From time to time, we Hanna somatic educators get a client whose pattern of tension is so unusual that we have a hard time knowing where to start. This entry cuts to the bone, and quickly.
Although Trauma Reflex has a universal core pattern, all injuries are idiosyncratic -- meaning odd and unusual, unique. They always come from some direction other than from straight ahead or straight behind and always involve postural and movement asymmetries.
The universal core pattern of Trauma Reflex involves pulling the injured part toward the somatic center (hara, dan tien, core, etc.). Tightness always appears more on one side, usually the injured side, than the other (though not always); there's always a twist along the vertical/longitudinal line of the person. One hip is pulled up and its shoulder, pulled down (usually, but not always).
That universal pattern is what the Trauma Reflex lesson/session addresses: freeing the retraction toward center and undoing side-tilt and the twist.
The idiosyncratic part has to do with the injured part, itself.
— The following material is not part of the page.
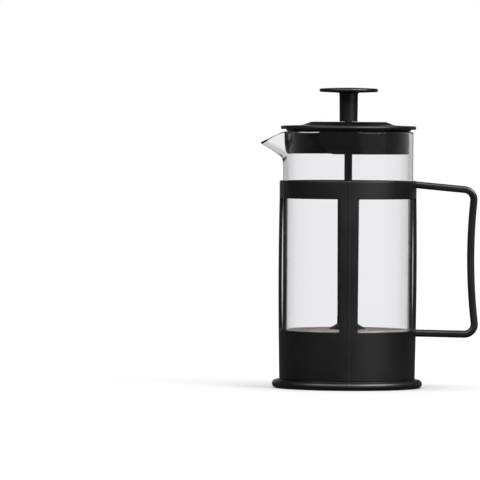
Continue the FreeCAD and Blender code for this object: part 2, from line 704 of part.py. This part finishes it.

Hurt ribs involve clamping the arm down against the hurt side. A whiplash injury involves raised shoulders. The standard Trauma Reflex lesson is inadequate to deal with either, and other idiosyncratic patterns because the involved regions are outside the movement patterns employed in the Trauma Reflex lesson.
So, we may feel, "What do I do with that?"
It's a two part answer -- and simple.
"A good man, before he can help a bad man, first finds in himself the matter with the bad man."
~~ Lao Tzu, The Tao Teh Ching
Witter Bynner translation
Here are the two parts:
- Use yourself as the guinea-pig to understand your client's predicament.
Replicate your client's pattern in yourself. Assume his or her shape and movement pattern. Feel it and understand from the inside, out.
- Whatever the client is doing "wrong" (i.e., contracting in Trauma Reflex) have him or her do it MORE, and then, LESS. Those are his or her needed pandiculation patterns.